TASK:
Print, exactly as they stand, the lines from the start of the listing to the line containing "of the dropped", inclusive.

MATERIAL:

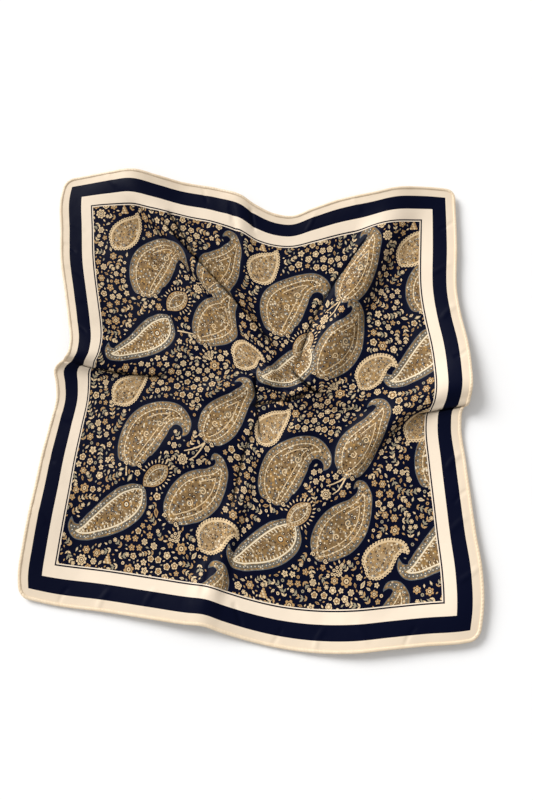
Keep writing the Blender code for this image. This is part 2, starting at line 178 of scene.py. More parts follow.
@dataclass
class ClothForm:
    """The lie of the dropped cloth: four edges, the folds inside, and the fine creases."""

    far_left: Pair = (-250.4, 280.1)
    far_right: Pair = (238.6, 255.1)
    near_right: Pair = (248.6, -266.9)
    near_left: Pair = (-248.4, -239.9)
    rest_depth: float = 3.0
    rest_softness: float = 2.0
    edge_fade: float = 90.0
    edge_broad: float = 24.0
    edge_step: float = 0.5
    gather_reach: float = 4.0
    steepest: float = 0.04
    crest_points: int = 61
    grid_rows: int = 59  # worked out at a time
    shell_lift: float = 0.6  # the printed face lies this far over the solids' underside
    lowest: float = 0.42
    lowest_softness: float = 0.4
    lip: float = 0.55  # where a lip is widest, as a share of its crease's reach
    # shade painted into the print's colour beside the tucked creases: how dark it gets at most, and its
    # sizes
    deepest_shade: float = 0.9
    shade_core: float = 1.1  # a tucked crease's shade: its half width, and what the tuck adds
    shade_growth: float = 0.58
    shade_behind: float = 2.6  # how much wider it is away from the lip
    shade_shares: Pair = (0.72, 0.28)  # of its dark core and its wide rim
    far_edge: Sequence[Station] = table(
        Station,
        (0, 0, 6), (28, 5, 8), (63, 9, 14), (99, 9, 22), (131, 4, 17), (164, -1, 10), (213, -8, 9),
        (247, -18, 12), (267, -27, 7), (301, -38, 2), (317, -39, 1), (348, -29, 4), (380, -19, 8),
        (427, -10, 14), (457, -3, 15), (488, 1, 10), (530, 0, 7),
    )
    right_edge: Sequence[Station] = table(
        Station,
        (0, 0, 7), (74, -1, 8), (136, -4, 9), (167, -1, 12), (198, 4, 15), (228, 6, 18), (256, 5, 20),
        (270, 2, 14), (283, -5, 8), (299, -7, 5), (340, -4, 4), (380, -1, 6), (419, 2, 8), (457, 6, 10),
        (493, 6, 9), (530, 0, 6),
    )
    near_edge: Sequence[Station] = table(
        Station,
        (0, 0, 4), (44, 5, 3), (102, 7, 5), (160, 10, 8), (202, 12, 11), (221, 12, 12), (244, 17, 8),
        (271, 22, 4), (313, 27, 3), (353, 28, 5), (392, 25, 8), (431, 18, 9), (470, 11, 8), (509, 5, 7),
        (530, 0, 6),
    )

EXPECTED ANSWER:
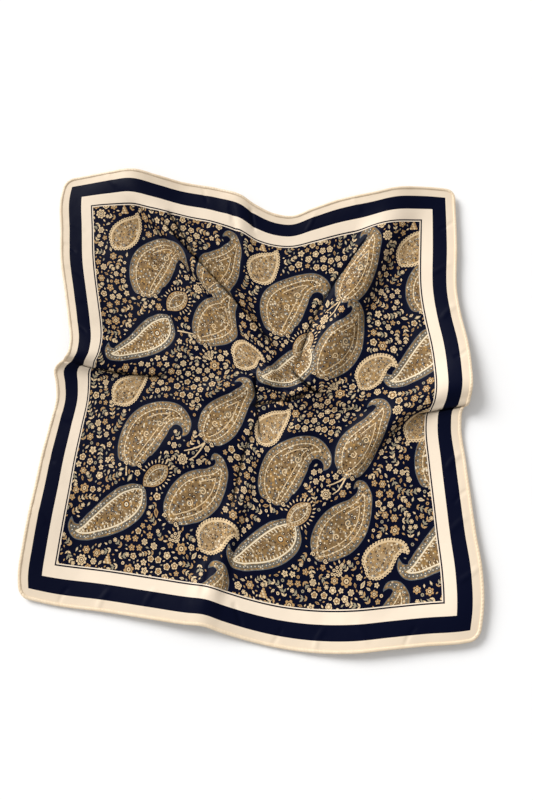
Keep writing the Blender code for this image. This is part 2, starting at line 178 of scene.py. More parts follow.
@dataclass
class ClothForm:
    """The lie of the dropped cloth: four edges, the folds inside, and the fine creases."""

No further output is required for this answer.